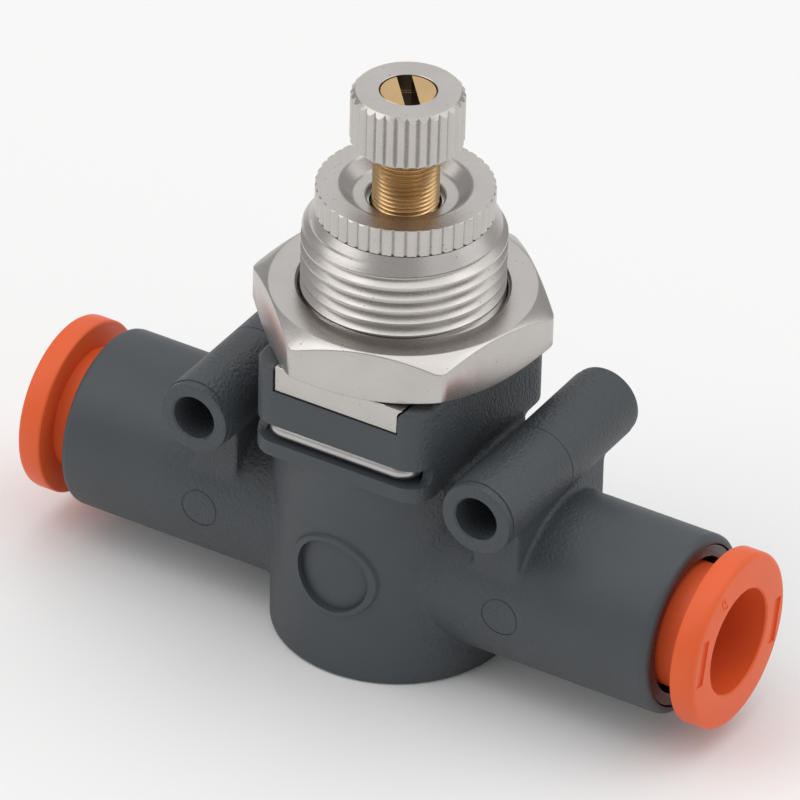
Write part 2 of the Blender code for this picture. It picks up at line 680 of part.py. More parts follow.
def make_retaining_clip(parts, material):
    """A U of round wire: its bridge shows in the front slot and its legs hold the cartridge's groove."""
    bend = [(CLIP_LEG - CLIP_BEND * (1 - math.cos(angle)), -CLIP_FRONT + CLIP_BEND * (1 - math.sin(angle)))
            for angle in (math.pi / 2 * i / 4 for i in range(5))]
    half = [(CLIP_LEG, CLIP_LEG_END)] + bend
    points = half + [(-x, y) for x, y in reversed(half)]
    curve = bpy.data.curves.new("retaining_clip", "CURVE")
    curve.dimensions = "3D"
    curve.bevel_depth = WIRE_RADIUS
    curve.bevel_resolution = 3
    curve.use_fill_caps = True
    spline = curve.splines.new("POLY")
    spline.points.add(len(points) - 1)
    for point, (x, y) in zip(spline.points, points):
        point.co = (x, y, CLIP_HEIGHT, 1.0)
    clip = bpy.data.objects.new("retaining_clip", curve)
    bpy.context.scene.collection.objects.link(clip)
    finish_piece(clip, material, parts)


def make_adjusting_screw(parts, cutters, material):
    screw_end = KNOB_TOP - SCREW_END_DROP
    thread_top = KNOB_BOTTOM - SEAT_GAP
    screw = turned("adjusting_screw", [
        (0.0, screw_end),
        (NECK_RADIUS - KNOB_EDGE / 2, screw_end),
        (NECK_RADIUS, screw_end - KNOB_EDGE / 2),
        (NECK_RADIUS, thread_top),
        (SCREW_RADIUS, thread_top),
        (SCREW_RADIUS, GUIDE_TOP),
        (STEM_BORE_RADIUS - RUNNING_GAP, GUIDE_TOP),
        (STEM_BORE_RADIUS - RUNNING_GAP, STEM_RING_HEIGHT + STEM_GROOVE_HALF),
        (STEM_GROOVE_RADIUS, STEM_RING_HEIGHT + STEM_GROOVE_HALF),
        (STEM_GROOVE_RADIUS, STEM_RING_HEIGHT - STEM_GROOVE_HALF),
        (STEM_BORE_RADIUS - RUNNING_GAP, STEM_RING_HEIGHT - STEM_GROOVE_HALF),
        (STEM_BORE_RADIUS - RUNNING_GAP, GUIDE_BOTTOM),
        (NEEDLE_RADIUS, GUIDE_BOTTOM),
        (NEEDLE_RADIUS, NEEDLE_SHOULDER),
        (NEEDLE_TIP_RADIUS, NEEDLE_TIP),
        (0.0, NEEDLE_TIP),
    ], COARSE)
    half = SCREW_SLOT_WIDTH / 2
    slot = block("driver_slot", (-SCREW_RADIUS - OVERCUT, -half, screw_end - SCREW_SLOT_DEPTH),
                 (SCREW_RADIUS + OVERCUT, half, screw_end + OVERCUT),
                 Matrix.Rotation(SCREW_SLOT_ANGLE, 4, "Z"))
    combine(screw, slot, "DIFFERENCE", cutters)
    finish_piece(screw, material, parts)


def make_lock_ring(parts, cutters, material):
    tall = slab("lock_ring", knurled_outline(LOCK_RING_RADIUS, LOCK_RING_KNURLS),
                LOCK_RING_BOTTOM - OVERCUT, LOCK_RING_TOP + OVERCUT)
    shape = turned("lock_ring_shape", [
        (LOCK_RING_RADIUS - KNURL_DEPTH, LOCK_RING_TOP),
        (LOCK_RING_RADIUS + WELD, LOCK_RING_TOP - KNURL_DEPTH),
        (LOCK_RING_RADIUS + WELD, LOCK_RING_BOTTOM + KNURL_DEPTH),
        (LOCK_RING_RADIUS - KNURL_DEPTH, LOCK_RING_BOTTOM),
        (SCREW_BORE_RADIUS, LOCK_RING_BOTTOM),
        (SCREW_BORE_RADIUS, LOCK_RING_TOP - DISH_DEPTH),
        (DISH_FLOOR_RADIUS, LOCK_RING_TOP - DISH_DEPTH),
        (DISH_RADIUS, LOCK_RING_TOP),
    ], hollow=True)
    combine(tall, shape, "INTERSECT", cutters)
    finish_piece(tall, material, parts)


def make_knob(parts, cutters, material):
    tall = slab("knob", knurled_outline(KNOB_RADIUS, KNOB_KNURLS), KNOB_BOTTOM - OVERCUT,
                KNOB_TOP + OVERCUT)
    shape = turned("knob_shape", [
        (KNOB_RADIUS - KNOB_EDGE, KNOB_TOP),
        (KNOB_RADIUS + WELD, KNOB_TOP - KNOB_EDGE),
        (KNOB_RADIUS + WELD, KNOB_BOTTOM + KNOB_EDGE),
        (KNOB_RADIUS - KNOB_EDGE, KNOB_BOTTOM),
        (NECK_RADIUS + SEAT_GAP, KNOB_BOTTOM),
        (NECK_RADIUS + SEAT_GAP, KNOB_TOP),
    ], COARSE, hollow=True)
    combine(tall, shape, "INTERSECT", cutters)
    finish_piece(tall, material, parts)


def make_panel_nut(parts, cutters, material):
    nut = turned("panel_nut", [(0.0, NUT_TOP + OVERCUT), (NUT_CORNER_RADIUS, NUT_TOP + OVERCUT),
                               (NUT_CORNER_RADIUS, NUT_BOTTOM - OVERCUT), (0.0, NUT_BOTTOM - OVERCUT)],
                 6, placed=Matrix.Rotation(NUT_TURN, 4, "Z"))
    nut = bevelled(nut, NUT_CORNER_CUT, 1)
    chamfer_end = NUT_CORNER_RADIUS + OVERCUT
    chamfer_drop = (chamfer_end - NUT_FLAT_RADIUS) * math.tan(NUT_CHAMFER_ANGLE)
    shape = turned("panel_nut_shape", [
        (NUT_FLAT_RADIUS, NUT_TOP),
        (chamfer_end, NUT_TOP - chamfer_drop),
        (chamfer_end, NUT_BOTTOM + chamfer_drop),
        (NUT_FLAT_RADIUS, NUT_BOTTOM),
        (NUT_BORE_RADIUS + NUT_COUNTERSINK, NUT_BOTTOM),
        (NUT_BORE_RADIUS, NUT_BOTTOM + NUT_COUNTERSINK),
        (NUT_BORE_RADIUS, NUT_TOP - NUT_COUNTERSINK),
        (NUT_BORE_RADIUS + NUT_COUNTERSINK, NUT_TOP),
    ], hollow=True)
    combine(nut, shape, "INTERSECT", cutters)
    finish_piece(nut, material, parts)


def make_release_collar(name, side, parts, cutters, material):
    placed = along_x(side)
    collar = turned(name, [
        (COLLAR_RADIUS - COLLAR_EDGE, COLLAR_FRONT),
        (COLLAR_RADIUS, COLLAR_FRONT - COLLAR_EDGE),
        (COLLAR_RADIUS, COLLAR_REAR + COLLAR_EDGE / 2),
        (COLLAR_RADIUS - COLLAR_EDGE / 2, COLLAR_REAR),
        (SLEEVE_RADIUS, COLLAR_REAR),
        (SLEEVE_RADIUS, BARB_END),
        (BARB_RADIUS, BARB_END),
        (SLEEVE_RADIUS, NOSE),
        (COLLAR_BORE_RADIUS, NOSE),
        (COLLAR_BORE_RADIUS, COLLAR_FRONT - COLLAR_EDGE),
        (COLLAR_BORE_RADIUS + COLLAR_EDGE, COLLAR_FRONT),
    ], COARSE, hollow=True, placed=placed)
    for turn in (45.0, 135.0):
        half = COLLAR_SLIT_WIDTH / 2
        slit = block(name + "_slit", (-2 * SLEEVE_RADIUS, -half, NOSE - OVERCUT),
                     (2 * SLEEVE_RADIUS, half, NOSE + COLLAR_SLIT_LENGTH),
                     placed @ Matrix.Rotation(math.radians(turn), 4, "Z"))
        combine(collar, slit, "DIFFERENCE", cutters)
    for turn in (0.0, math.pi):
        low = FACE_SLOT_OFFSET - FACE_SLOT_WIDTH / 2
        face_slot = block(name + "_face_slot", (-FACE_SLOT_LENGTH / 2, low, COLLAR_FRONT - FACE_SLOT_DEPTH),
                          (FACE_SLOT_LENGTH / 2, low + FACE_SLOT_WIDTH, COLLAR_FRONT + OVERCUT),
                          placed @ Matrix.Rotation(turn + FACE_SLOT_TURN, 4, "Z"))
        combine(collar, face_slot, "DIFFERENCE", cutters)
    finish_piece(collar, material, parts)


def make_retainer_bush(name, side, parts, material):
    outer = SOCKET_RADIUS - SEAT_GAP
    recess = BARB_RADIUS + RUNNING_GAP
    finish_piece(turned(name, [
        (outer - COLLAR_EDGE, BUSH_END),
        (outer, BUSH_END - COLLAR_EDGE),
        (outer, BUSH_START),
        (recess, BUSH_START),
        (recess, BUSH_LIP),
        (BUSH_BORE_RADIUS, BUSH_LIP),
        (BUSH_BORE_RADIUS, BUSH_END),
    ], COARSE, hollow=True, placed=along_x(side)), material, parts)


def make_grip_ring(name, side, parts, cutters, material):
    """A thin dished washer whose teeth lean in towards the tube stop."""
    outer = SOCKET_RADIUS - SEAT_GAP
    rim = GRIP_RIM_RADIUS
    low = GRIP_START
    grip = turned(name, [
        (outer, low + GRIP_PLATE),
        (outer, low),
        (rim, low),
        (GRIP_TIP_RADIUS, low - GRIP_DISH),
        (GRIP_TIP_RADIUS, low - GRIP_DISH + GRIP_PLATE),
        (rim, low + GRIP_PLATE),
    ], HIDDEN, hollow=True, placed=along_x(side))
    for i in range(GRIP_TEETH // 2):
        half = GRIP_TOOTH_GAP / 2
        turn = Matrix.Rotation((i + 0.5) * 2 * math.pi / GRIP_TEETH, 4, "Z")
        gap = block(name + "_gap", (-rim, -half, low - 2 * GRIP_DISH), (rim, half, low + 2 * GRIP_PLATE),
                    along_x(side) @ turn)
        combine(grip, gap, "DIFFERENCE", cutters)
    finish_piece(grip, material, parts)


def make_support_ring(name, side, parts, material):
    outer = SOCKET_RADIUS - SEAT_GAP
    rim = GRIP_RIM_RADIUS
    dish = GRIP_SLOPE * (rim - SUPPORT_BORE_RADIUS)
    finish_piece(turned(name, [
        (outer, SUPPORT_END),
        (outer, SUPPORT_START),
        (SUPPORT_BORE_RADIUS, SUPPORT_START),
        (SUPPORT_BORE_RADIUS, SUPPORT_END - dish - SEAT_GAP),
        (rim + SEAT_GAP, SUPPORT_END),
    ], HIDDEN, hollow=True, placed=along_x(side)), material, parts)


def make_tube_seal(name, side, parts, material):
    outer = SOCKET_RADIUS - SEAT_GAP
    inner = TUBE_RADIUS - SEAL_LIP
    waist = TUBE_RADIUS + SEAL_LIP
    end = SEAL_START + SEAL_LENGTH
    finish_piece(turned(name, [
        (outer - SEAL_EDGE, end),
        (outer, end - SEAL_EDGE),
        (outer, SEAL_START + SEAL_EDGE),
        (outer - SEAL_EDGE, SEAL_START),
        (waist, SEAL_START),
        (inner, SEAL_START + SEAL_EDGE),
        (waist, (SEAL_START + end) / 2),
        (inner, end - SEAL_EDGE),
        (waist, end),
    ], HIDDEN, hollow=True, placed=along_x(side)), material, parts)


def main():
    clear_scene()
    parts = new_collection("flow_control_fitting")
    cutters = new_collection("cutters")
    cutters.hide_render = True

    grey = new_material("grey_moulding", (0.075, 0.085, 0.095), 0.5)
    nickel = new_material("nickel_plate", (0.72, 0.70, 0.67), 0.28, 1.0)
    brass = new_material("brass", (0.66, 0.48, 0.26), 0.3, 1.0)
    steel = new_material("spring_steel", (0.5, 0.5, 0.5), 0.3, 1.0)
    orange = new_material("orange_moulding", (0.78, 0.13, 0.05), 0.42)
    brown = new_material("brown_moulding", (0.07, 0.03, 0.028), 0.3)
    white = new_material("white_moulding", (0.75, 0.74, 0.7), 0.45)
    rubber = new_material("black_rubber", (0.02, 0.02, 0.022), 0.65)

    make_body(parts, cutters, grey)
    make_cartridge(parts, cutters, nickel)
    make_seat_insert(parts, cutters, white)
    make_check_lip_seal(parts, rubber)
    make_seals(parts, rubber)
    make_retaining_clip(parts, steel)
    make_adjusting_screw(parts, cutters, brass)
    make_lock_ring(parts, cutters, nickel)
    make_knob(parts, cutters, nickel)
    make_panel_nut(parts, cutters, nickel)
    for name, side in (("left", -1), ("right", 1)):
        make_release_collar(name + "_release_collar", side, parts, cutters, orange)
        make_retainer_bush(name + "_retainer_bush", side, parts, brown)
        make_grip_ring(name + "_grip_ring", side, parts, cutters, steel)
        make_support_ring(name + "_support_ring", side, parts, white)
        make_tube_seal(name + "_tube_seal", side, parts, rubber)


main()
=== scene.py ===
import math

import bmesh
import bpy
from mathutils import Matrix, Vector


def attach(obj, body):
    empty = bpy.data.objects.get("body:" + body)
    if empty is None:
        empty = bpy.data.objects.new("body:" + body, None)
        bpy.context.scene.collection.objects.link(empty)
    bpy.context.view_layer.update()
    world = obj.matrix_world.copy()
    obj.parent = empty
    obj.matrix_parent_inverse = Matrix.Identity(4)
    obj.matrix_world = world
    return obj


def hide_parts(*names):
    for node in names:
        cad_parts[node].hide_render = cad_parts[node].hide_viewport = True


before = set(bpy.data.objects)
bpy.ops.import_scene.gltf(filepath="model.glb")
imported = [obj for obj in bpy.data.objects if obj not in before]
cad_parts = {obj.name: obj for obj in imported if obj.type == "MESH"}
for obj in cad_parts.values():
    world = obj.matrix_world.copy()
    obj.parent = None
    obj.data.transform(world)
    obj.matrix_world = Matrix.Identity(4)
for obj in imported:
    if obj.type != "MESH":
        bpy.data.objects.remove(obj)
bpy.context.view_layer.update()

# Lengths are in millimetres, and a finished piece is scaled to metres.
# The materials' looks count in metres instead.
mm = 0.001
overcut = 1.0   # how far a cutting tool runs past the faces that it cuts
fullTurn = 2 * math.pi


# Mesh helpers

def meshObject(name, verts, faces):
    mesh = bpy.data.meshes.new(name)
    mesh.from_pydata(verts, [], faces)
    obj = bpy.data.objects.new(name, mesh)
    bpy.context.scene.collection.objects.link(obj)
    return cleaned(obj)


def cleaned(obj, distance=0.00005):
    work = bmesh.new()
    work.from_mesh(obj.data)
    bmesh.ops.remove_doubles(work, verts=work.verts, dist=distance)
    bmesh.ops.dissolve_degenerate(work, edges=work.edges, dist=distance)
    bmesh.ops.recalc_face_normals(work, faces=work.faces)
    work.to_mesh(obj.data)
    work.free()
    return obj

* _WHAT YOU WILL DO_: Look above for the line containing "make_body(parts, cutters, grey)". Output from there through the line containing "before = set(bpy.data.objects)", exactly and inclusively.

* _SOLUTION FOR THIS EXERCISE_:
    make_body(parts, cutters, grey)
    make_cartridge(parts, cutters, nickel)
    make_seat_insert(parts, cutters, white)
    make_check_lip_seal(parts, rubber)
    make_seals(parts, rubber)
    make_retaining_clip(parts, steel)
    make_adjusting_screw(parts, cutters, brass)
    make_lock_ring(parts, cutters, nickel)
    make_knob(parts, cutters, nickel)
    make_panel_nut(parts, cutters, nickel)
    for name, side in (("left", -1), ("right", 1)):
        make_release_collar(name + "_release_collar", side, parts, cutters, orange)
        make_retainer_bush(name + "_retainer_bush", side, parts, brown)
        make_grip_ring(name + "_grip_ring", side, parts, cutters, steel)
        make_support_ring(name + "_support_ring", side, parts, white)
        make_tube_seal(name + "_tube_seal", side, parts, rubber)


main()
=== scene.py ===
import math

import bmesh
import bpy
from mathutils import Matrix, Vector


def attach(obj, body):
    empty = bpy.data.objects.get("body:" + body)
    if empty is None:
        empty = bpy.data.objects.new("body:" + body, None)
        bpy.context.scene.collection.objects.link(empty)
    bpy.context.view_layer.update()
    world = obj.matrix_world.copy()
    obj.parent = empty
    obj.matrix_parent_inverse = Matrix.Identity(4)
    obj.matrix_world = world
    return obj


def hide_parts(*names):
    for node in names:
        cad_parts[node].hide_render = cad_parts[node].hide_viewport = True


before = set(bpy.data.objects)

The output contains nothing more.